Here's a good blog post that examines the question.
excerpt:
Printing Uncertainty
Getting slapped in the face doesn't generally build confidence, and can lead to uncertainty of pick-up line quality. Quantitative and qualitative easing do not necessarily lead to a risk-taking appetite in the private sector, nor do they necessarily lead to serious inflation, which depends on many factors.
Intervention clouds economic signals, the ones the private hand uses to direct us in the right endeavors. It's very hard for anyone to get a handle on relative pricing in the near future and present, or judge a worthy risk, when second-round effects from deflation, credit creation, and strenuous government intervention must be factored in. This can lead us to do the wrong thing, or more likely in our modern day and age, do nothing at all.

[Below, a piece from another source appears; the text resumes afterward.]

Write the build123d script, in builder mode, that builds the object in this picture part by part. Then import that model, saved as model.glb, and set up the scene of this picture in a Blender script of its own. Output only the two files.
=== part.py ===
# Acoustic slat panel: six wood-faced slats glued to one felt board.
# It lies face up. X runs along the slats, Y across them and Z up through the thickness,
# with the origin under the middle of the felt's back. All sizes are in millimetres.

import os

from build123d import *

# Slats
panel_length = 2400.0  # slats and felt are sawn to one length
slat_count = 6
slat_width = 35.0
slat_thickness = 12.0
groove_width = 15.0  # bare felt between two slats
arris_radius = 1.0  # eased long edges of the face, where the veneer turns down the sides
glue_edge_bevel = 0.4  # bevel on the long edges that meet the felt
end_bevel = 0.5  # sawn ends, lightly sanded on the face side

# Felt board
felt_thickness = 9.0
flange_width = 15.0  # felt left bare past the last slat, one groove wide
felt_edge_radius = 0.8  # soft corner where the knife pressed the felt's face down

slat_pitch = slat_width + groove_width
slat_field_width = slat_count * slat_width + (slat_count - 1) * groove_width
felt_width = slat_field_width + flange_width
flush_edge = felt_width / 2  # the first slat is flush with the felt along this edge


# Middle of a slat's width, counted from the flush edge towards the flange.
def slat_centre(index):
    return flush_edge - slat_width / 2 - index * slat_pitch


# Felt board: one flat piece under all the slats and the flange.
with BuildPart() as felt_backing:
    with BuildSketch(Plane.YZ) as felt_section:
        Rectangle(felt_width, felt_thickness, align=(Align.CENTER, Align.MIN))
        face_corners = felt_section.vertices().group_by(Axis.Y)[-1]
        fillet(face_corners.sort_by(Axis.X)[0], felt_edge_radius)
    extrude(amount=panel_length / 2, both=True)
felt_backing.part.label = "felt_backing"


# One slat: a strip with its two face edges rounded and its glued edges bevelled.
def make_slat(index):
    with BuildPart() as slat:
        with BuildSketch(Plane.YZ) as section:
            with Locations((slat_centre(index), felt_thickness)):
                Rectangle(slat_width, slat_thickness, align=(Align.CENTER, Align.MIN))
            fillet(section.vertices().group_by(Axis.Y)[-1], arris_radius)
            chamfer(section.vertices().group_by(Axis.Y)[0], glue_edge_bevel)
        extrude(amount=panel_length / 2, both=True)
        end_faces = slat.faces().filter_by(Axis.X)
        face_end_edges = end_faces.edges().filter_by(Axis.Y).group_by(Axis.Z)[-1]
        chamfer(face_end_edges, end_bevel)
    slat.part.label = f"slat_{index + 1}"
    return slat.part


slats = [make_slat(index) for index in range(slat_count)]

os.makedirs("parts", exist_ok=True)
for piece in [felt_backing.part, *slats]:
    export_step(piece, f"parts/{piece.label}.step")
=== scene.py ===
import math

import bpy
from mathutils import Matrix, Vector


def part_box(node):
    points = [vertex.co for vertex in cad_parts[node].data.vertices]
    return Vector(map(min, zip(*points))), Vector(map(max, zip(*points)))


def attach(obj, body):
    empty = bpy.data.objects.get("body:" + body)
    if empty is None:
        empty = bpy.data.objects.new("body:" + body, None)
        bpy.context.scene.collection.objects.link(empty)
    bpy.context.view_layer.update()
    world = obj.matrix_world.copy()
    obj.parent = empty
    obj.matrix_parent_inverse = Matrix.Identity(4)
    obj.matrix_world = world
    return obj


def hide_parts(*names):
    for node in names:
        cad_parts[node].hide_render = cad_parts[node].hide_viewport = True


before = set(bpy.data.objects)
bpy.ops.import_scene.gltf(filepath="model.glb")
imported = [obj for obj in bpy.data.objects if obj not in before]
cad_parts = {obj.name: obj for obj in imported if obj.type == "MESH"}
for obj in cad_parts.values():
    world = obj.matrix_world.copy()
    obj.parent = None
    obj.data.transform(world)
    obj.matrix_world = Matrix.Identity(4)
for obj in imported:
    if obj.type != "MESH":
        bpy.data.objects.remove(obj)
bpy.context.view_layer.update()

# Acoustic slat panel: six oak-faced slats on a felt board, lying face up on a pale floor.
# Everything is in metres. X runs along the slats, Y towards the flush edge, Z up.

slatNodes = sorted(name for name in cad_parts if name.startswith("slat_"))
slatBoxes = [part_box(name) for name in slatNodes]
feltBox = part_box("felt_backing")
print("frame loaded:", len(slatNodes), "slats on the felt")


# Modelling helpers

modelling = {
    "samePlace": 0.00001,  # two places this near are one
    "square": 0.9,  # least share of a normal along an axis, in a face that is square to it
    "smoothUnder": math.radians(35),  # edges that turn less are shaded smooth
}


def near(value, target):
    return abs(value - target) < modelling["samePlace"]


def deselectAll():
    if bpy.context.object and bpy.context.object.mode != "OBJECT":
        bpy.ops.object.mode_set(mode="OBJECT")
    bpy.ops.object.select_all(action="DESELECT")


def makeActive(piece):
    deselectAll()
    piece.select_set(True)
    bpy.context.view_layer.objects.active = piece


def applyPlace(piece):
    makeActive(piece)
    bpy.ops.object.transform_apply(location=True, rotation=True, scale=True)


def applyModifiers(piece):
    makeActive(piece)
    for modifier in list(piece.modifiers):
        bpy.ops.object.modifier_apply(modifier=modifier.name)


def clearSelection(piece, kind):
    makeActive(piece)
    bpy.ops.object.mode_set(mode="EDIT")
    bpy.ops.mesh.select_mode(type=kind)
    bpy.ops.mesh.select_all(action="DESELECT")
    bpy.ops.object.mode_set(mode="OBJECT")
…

Banks might be worried about Buiter's sudden resurgence in inflation creaming them on a long-term loan they make for development. Borrowers might take a sober assessment of pricing power and expenses in their industry, look at end unit sales projections, and fear deflation will persist. While strong inflation would be good for the borrower, and strong deflation might sorta possibly be good for the lender, both face extreme uncertainty in their projections, and paralysis results.
The slaps themselves might actually be contributing to the paralysis in the financial markets, too. The Fed and the government can crowd the private sector out of these marketplaces by setting artificial clearing prices. Imagine there's a lender who sees a 10% risk of default by a borrower. They then might be willing to lend out money at 12%. However, if the government intervenes to drive the rate down to 8% forcibly, that loan will not be made by the private sector at all.

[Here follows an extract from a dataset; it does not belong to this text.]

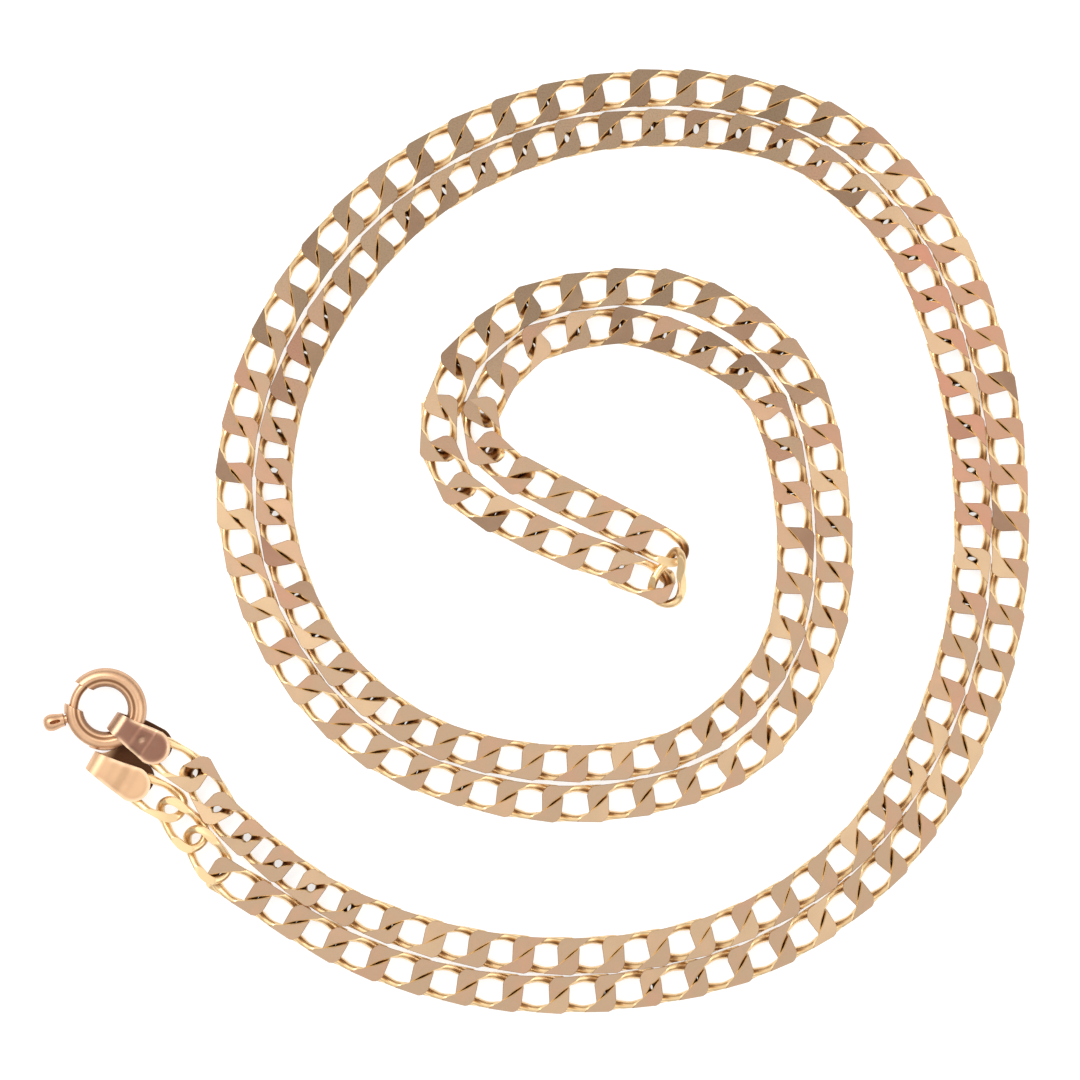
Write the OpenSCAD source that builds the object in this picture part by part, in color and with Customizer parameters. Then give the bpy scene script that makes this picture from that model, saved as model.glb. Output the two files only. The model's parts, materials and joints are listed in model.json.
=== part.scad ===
// Flat curb chain necklace with a spring ring clasp, laid doubled in a spiral.
// Millimetres. The chain lies on the plane z = 0, +Z is up, +X is right as seen from above.

/* [Chain] */

// Spacing of the outer strand's links along the chain
link_pitch = 3.18; // [2.9:0.01:3.5]
// How much closer the inner strand's links are pushed together
inner_slack = 0.15; // [0:0.01:0.25]
// Diameter of the wire that the links are bent from
wire_diameter = 0.55; // [0.4:0.01:0.6]
// Width of the chain across its filed sides
chain_width = 2.46; // [2.2:0.01:2.5]
// Thickness of the chain between its filed faces
chain_thickness = 1.1; // [0.95:0.01:1.2]
// Tilt of each link end about the chain's length
link_twist = 30; // [28:0.5:33]
// Depth filed off the outside of each side bar
side_filing = 0.03; // [0.02:0.005:0.06]
// Play between neighbouring links when the chain is pulled straight
link_play = 0.28; // [0.2:0.01:0.35]

/* [Spring ring] */

// Outer diameter of the clasp's ring
ring_diameter = 5.7; // [5.2:0.1:6.2]
// Outer diameter of the ring's tube
tube_diameter = 1.3; // [1.1:0.05:1.4]
// Wall thickness of the tube
tube_wall = 0.25; // [0.2:0.01:0.3]
// Angle of the opening's middle, from +X
opening_angle = 154.5; // [150:0.5:158]
// Width of the saw cut that makes the opening
opening_width = 1.65; // [1.4:0.05:1.75]
// Angle of the thumb knob with the clasp closed, from +X
knob_angle = 194; // [192:1:200]
// Angle that the bolt slides back when the clasp opens
bolt_travel = 45; // [38:1:46]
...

If I knew I were trading in a market where the Fed were present, I would have precisely one strategy: front-run the Fed. This front-running makes intervention more expensive for the Fed, and is profitable for the front-runners, but it doesn't encourage the private sector to take the reins again. As the most visible example, the Fed now owns roughly 20.5% of the commercial paper outstanding. The latest release shows this has little to do with year-end effects, and the percentage has been gradually increasing since the program was initiated. The government will gradually issue or own more and more loans, and the private sector could continue to recede.
Finally, just to throw in one more feedback loop, let's imagine we hit moderate to high inflation. As readers observed on my last post, the value of a phenomenal amount of longer-dated fixed coupon assets outstanding would get crushed, destroying a lot of players and money. That -- or even its credible possibility -- isn't good for real investment or certainty either, and would require even more rescues by the government.
The paralysis and uncertainty engendered by our intervention are, in my opinion, worse even than the alternatives. People must have faith in currency as a mechanism for accurate pricing information and storing wealth. If we destroy that in our quest to inflate our way to victory, what have we won?